Ground was broken for the new church on Aug. 15, 1978. The church was designed by architect and parishioner William Fiedler, who called his plan “unsophisticated.” Master builders for the project were Leo Higgins and Paul Russell, who governed nearly 200 volunteers.
One construction estimate came to $375,000 plus furnishings; the church’s actual cost was $300,000, including furnishings. A remarkable accomplishment.
The church was dedicated by Bishop Lawrence Welsh on Dec. 19, 1979.
The interior of the church is simple, designed to “create a sense of gathering around the altar without actually doing so,” according to architect Fiedler. A seven-foot figure portraying the risen Christ hangs on the wall behind the altar, and the stations of the cross are hung on either side of the nave. Banners which are changed with the liturgical seasons add color to the space.

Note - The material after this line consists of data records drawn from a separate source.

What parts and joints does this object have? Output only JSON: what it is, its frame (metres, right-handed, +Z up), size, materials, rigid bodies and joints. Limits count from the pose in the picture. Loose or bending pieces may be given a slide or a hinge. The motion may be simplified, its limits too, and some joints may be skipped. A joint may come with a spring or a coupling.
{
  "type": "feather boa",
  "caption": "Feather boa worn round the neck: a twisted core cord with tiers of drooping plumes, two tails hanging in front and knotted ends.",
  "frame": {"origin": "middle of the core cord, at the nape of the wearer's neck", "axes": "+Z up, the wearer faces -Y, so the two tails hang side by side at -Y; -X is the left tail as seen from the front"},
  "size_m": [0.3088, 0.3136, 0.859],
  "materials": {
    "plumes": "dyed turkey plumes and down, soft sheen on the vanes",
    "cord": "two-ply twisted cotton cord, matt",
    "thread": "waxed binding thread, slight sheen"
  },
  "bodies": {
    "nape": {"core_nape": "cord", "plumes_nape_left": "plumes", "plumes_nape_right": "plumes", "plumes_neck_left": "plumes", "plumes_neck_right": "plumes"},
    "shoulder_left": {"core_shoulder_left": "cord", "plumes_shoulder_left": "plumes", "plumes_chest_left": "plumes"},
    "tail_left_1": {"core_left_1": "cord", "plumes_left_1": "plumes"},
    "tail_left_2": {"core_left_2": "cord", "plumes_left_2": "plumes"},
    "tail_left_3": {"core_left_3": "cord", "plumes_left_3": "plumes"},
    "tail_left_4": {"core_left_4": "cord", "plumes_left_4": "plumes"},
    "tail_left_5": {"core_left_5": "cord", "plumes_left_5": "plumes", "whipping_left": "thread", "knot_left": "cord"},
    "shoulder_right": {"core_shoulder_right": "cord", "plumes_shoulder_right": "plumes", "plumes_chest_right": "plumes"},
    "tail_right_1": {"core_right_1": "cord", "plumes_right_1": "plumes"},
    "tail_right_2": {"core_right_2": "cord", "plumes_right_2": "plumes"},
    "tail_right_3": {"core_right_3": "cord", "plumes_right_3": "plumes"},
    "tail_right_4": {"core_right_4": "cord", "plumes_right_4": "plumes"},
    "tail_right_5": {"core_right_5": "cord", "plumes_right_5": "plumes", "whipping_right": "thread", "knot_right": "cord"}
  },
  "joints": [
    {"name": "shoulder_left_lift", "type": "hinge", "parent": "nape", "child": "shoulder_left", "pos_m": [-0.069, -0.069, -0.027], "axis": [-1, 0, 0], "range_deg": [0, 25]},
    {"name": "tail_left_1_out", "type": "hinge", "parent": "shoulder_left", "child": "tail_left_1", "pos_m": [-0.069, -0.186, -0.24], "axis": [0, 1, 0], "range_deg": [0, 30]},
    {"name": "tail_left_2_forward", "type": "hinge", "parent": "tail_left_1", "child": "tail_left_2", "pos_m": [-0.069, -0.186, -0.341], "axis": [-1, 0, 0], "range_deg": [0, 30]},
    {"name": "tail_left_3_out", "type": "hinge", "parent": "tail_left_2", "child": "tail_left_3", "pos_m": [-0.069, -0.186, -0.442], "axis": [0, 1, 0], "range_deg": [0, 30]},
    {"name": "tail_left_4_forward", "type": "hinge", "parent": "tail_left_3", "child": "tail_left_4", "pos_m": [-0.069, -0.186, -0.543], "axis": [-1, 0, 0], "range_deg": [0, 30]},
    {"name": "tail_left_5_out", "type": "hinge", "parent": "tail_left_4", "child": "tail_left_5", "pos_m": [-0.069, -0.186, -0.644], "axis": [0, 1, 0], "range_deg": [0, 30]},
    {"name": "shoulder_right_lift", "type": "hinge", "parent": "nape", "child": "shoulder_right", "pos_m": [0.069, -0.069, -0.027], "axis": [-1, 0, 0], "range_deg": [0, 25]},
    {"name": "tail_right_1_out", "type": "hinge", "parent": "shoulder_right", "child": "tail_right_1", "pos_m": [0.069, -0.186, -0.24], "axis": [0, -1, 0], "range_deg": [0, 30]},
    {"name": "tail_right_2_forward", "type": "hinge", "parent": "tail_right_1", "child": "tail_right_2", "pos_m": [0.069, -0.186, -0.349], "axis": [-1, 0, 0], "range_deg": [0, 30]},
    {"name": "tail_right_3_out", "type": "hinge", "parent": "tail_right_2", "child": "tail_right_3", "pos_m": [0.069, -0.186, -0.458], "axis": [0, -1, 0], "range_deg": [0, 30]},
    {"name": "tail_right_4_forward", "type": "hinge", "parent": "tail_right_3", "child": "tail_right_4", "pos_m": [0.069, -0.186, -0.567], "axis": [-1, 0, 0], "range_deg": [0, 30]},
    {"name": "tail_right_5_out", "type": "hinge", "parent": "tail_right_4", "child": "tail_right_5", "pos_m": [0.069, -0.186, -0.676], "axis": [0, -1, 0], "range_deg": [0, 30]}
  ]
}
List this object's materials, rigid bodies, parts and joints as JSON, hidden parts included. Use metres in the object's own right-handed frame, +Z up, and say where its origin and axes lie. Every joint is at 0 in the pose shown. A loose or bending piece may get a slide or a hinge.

Many of the furnishings from the former temporary church were moved into the new church. The huge crucifix now hangs in the Blessed Sacrament chapel. One interesting piece is a small marble statue of St. John Vianney; a first-class relic of the saint is in the church’s altar.
Father Mike Savelsky has been pastor since July. Deacons John Crow and Kelly Stewart also serve the parish.
Many parish activities revolve around the school with its 303 students, enrolled in preschool through eighth grade. The junior high and high school youth group, which meets with young people from St. Charles, is an active bunch and they are discussing ways they might arrange to travel to Toronto for World Youth Day next year.
One parish ministry, common to other parishes as well, is that of providing meals for bereaved families after funerals. However, a not-so-common ministry is provided by parish men who furnish an honor guard at every funeral.
The parish is part of the ecumenical Caritas organization, which helps the poor in many different areas. Parishioners are involved in other charitable works as well. Deacon Crow ministers in the jails and he has given talks about his work to parish groups.
Parishioners interviewed for this article shared a common theme: their parish is welcoming and giving.
“We’re like family,” said long-time parishioner Ann Corrigan. “Our parish is very supportive.”
“When a need arises,” said long-time parishioner Rita Puhek, “parishioners respond generously. They’re willing to help anyone anytime.”
Karen Crum, who has been in the parish nine years, echoed their sentiments. “We found Assumption to be very welcoming, especially the older people. It was also willing to support different groups that people might need,” she said. She started a MOMS group. The acronym stands for Ministry of Mothers Sharing.
Parish Council member Bob Niehenke has been in the parish 12 years. He said that Assumption Parish was a “close-knit group, a friendly bunch and very generous. We have a good mix of people.” Out of that comes “a lot of lay leadership,” he said. “People are willing to serve.”
Said Corrigan, “We have many, many good people who have done so much. Our church is really the people.”
And then they danced
Not too long after it opened, in 1961 the parish offered a series of classes on different topics for adult education. Included were the expected classes on religion and even one on philosophy. But the series also offered a class on ballroom dancing.
There is most likely no connection, but a dance was held as part of the festivities when the church was dedicated in 1979.